Reddit Historical Data Fetcher
========================================

What is the purpose of this data fetch?
1. Backtesting preparation
2. Historical analysis  
3. Initial data setup
4. Gap filling (missing dates)
Select purpose (1-4): 3

For initial setup, we recommend starting with recent data.
How much historical data do you need?

1. Last 1 month (recommended for testing)
2. Last 3 months (good for short-term analysis)
3. Last 6 months (balanced approach)
4. Last 1 year (comprehensive but time-consuming)
5. Custom range

Select option (1-5): 2

📊 You selected: Last 3 months (2024-01-01 to 2024-03-31)
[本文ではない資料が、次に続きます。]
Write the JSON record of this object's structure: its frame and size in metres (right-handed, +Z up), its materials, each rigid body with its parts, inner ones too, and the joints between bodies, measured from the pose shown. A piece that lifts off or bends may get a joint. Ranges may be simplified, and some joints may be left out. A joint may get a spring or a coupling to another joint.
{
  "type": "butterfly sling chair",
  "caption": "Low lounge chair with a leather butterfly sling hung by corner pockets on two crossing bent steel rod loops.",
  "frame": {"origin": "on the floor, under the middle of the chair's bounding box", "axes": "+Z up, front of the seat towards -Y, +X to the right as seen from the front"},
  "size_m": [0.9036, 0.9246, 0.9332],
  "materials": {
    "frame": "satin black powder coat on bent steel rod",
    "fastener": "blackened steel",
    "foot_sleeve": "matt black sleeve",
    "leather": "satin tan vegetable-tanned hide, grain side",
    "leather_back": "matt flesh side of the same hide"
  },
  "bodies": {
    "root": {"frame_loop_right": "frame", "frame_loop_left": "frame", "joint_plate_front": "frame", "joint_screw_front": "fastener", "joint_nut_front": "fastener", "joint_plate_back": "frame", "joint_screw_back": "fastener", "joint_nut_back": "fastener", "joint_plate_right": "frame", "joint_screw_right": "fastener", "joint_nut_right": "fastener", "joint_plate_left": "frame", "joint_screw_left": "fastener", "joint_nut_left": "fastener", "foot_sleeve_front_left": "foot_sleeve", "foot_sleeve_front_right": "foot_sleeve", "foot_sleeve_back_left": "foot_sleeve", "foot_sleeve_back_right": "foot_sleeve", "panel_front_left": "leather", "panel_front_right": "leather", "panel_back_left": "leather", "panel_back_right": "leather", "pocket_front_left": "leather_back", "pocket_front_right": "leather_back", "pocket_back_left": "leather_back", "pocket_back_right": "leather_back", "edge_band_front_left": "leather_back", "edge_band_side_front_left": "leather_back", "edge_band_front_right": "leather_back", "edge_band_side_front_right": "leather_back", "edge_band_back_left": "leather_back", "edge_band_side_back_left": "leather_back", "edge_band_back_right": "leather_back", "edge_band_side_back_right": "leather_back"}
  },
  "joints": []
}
Which tickers would you like to track? 
1. Top 10 most discussed (TSLA, AAPL, GME, AMC, NVDA, ...)
2. S&P 500 leaders
3. Custom list
4. All available (not recommended)

Select option (1-4): 1

📈 Data Availability Preview
==================================================
Period: 2024-01-01 to 2024-03-31 (90 days)
Tickers: TSLA, AAPL, GME, AMC, NVDA, MSFT, AMZN, META, GOOGL, SPY

Estimated data volume:
- Global news: ~9,000 posts from 5 subreddits
- Company news: ~18,000 posts for 10 tickers

⏱️  Estimated fetch time: 15.0 minutes
📊 Total API requests: ~750

Proceed with data fetch? [y/N]: y

この設計により、ユーザーは自分のニーズに合った期間を選択でき、同時にAPI制限やデータ量についても理解した上で実行できます。